Custom models too. You aren't restricted to the SDK's generated request classes. Any BaseModel subclass declared on params triggers typed dispatch — useful when you want to layer stricter field constraints or business invariants on top of the spec shape. Define the model at module top-level so forward-reference resolution works (from __future__ import annotations stringifies all annotations).

Authentication

The SDK does not enforce authentication. There are two supported integration patterns:

Pattern 1 — reverse-proxy auth

The proxy (nginx, Caddy, Envoy) validates credentials and forwards only authenticated requests. The SDK trusts the proxy's decision. Simplest, and the right choice when your identity provider and tool endpoints run behind the same gateway.

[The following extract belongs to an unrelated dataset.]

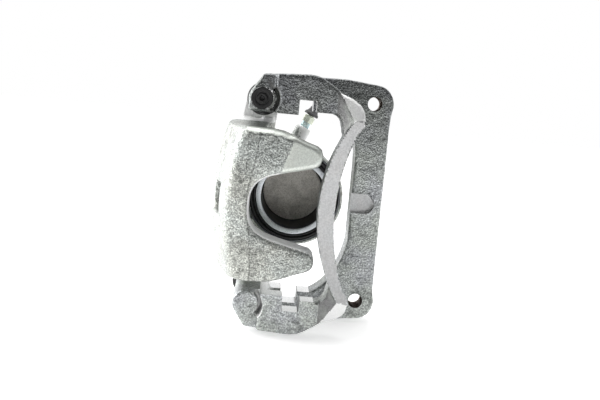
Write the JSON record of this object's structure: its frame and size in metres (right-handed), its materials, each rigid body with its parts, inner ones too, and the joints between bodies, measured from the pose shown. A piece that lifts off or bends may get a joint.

Pattern 2 — in-process HTTP middleware (recommended)

Use BearerTokenAuthMiddleware and auth_context_factory from adcp.server. The SDK owns the four security-critical concerns (ContextVar carrier, hmac.compare_digest, discovery-method bypass, reset-in-finally); you supply only validate_token:

from adcp.server import (
    BearerTokenAuthMiddleware,
    Principal,
    auth_context_factory,
    create_mcp_server,
)

async def validate_token(token: str) -> Principal | None:
    row = await db.fetch_token(token)
    if row is None or row.revoked:
        return None
    return Principal(caller_identity=row.principal_id, tenant_id=row.tenant_id)

mcp = create_mcp_server(MyAgent(), context_factory=auth_context_factory)
app = mcp.streamable_http_app()
app.add_middleware(BearerTokenAuthMiddleware, validate_token=validate_token)

validate_token may be sync or async — whichever matches your token store. Return None to reject; don't raise (exceptions become 500s and leak the presence of an auth path to attackers).

Full worked example: examples/mcp_with_auth_middleware.py. Integration test proving the composition: tests/test_mcp_middleware_composition.py.

Pattern 2a — custom middleware (when the shipped one doesn't fit)

Subclass BearerTokenAuthMiddleware to tighten the discovery bypass, add extra headers, or customise the 401 response. For non-bearer auth (mTLS, signed requests, API key via header), write a Starlette middleware that populates adcp.server.auth.current_principal / current_tenant yourself and keep using auth_context_factory — the ContextVars are the contract, not the middleware class.

Discovery tools bypass auth

Per AdCP spec, get_adcp_capabilities is the handshake — clients MUST be able to call it before authenticating. The SDK exports the list as a frozenset:

from adcp.server import DISCOVERY_METHODS, DISCOVERY_TOOLS

async def dispatch(self, request, call_next):
    method, tool_name = _peek_jsonrpc(request)
    is_discovery = method in DISCOVERY_METHODS or (
        method == "tools/call" and tool_name in DISCOVERY_TOOLS
    )
    if not is_discovery:
        self._require_valid_token(request)
    return await call_next(request)

Your agent may have additional public discovery tools outside the AdCP spec (e.g. a public list_public_formats); extend with DISCOVERY_TOOLS | {"your_tool"} rather than redefining the set. See also tools/list is unauthenticated by default for the MCP-layer handshake methods this same gate covers.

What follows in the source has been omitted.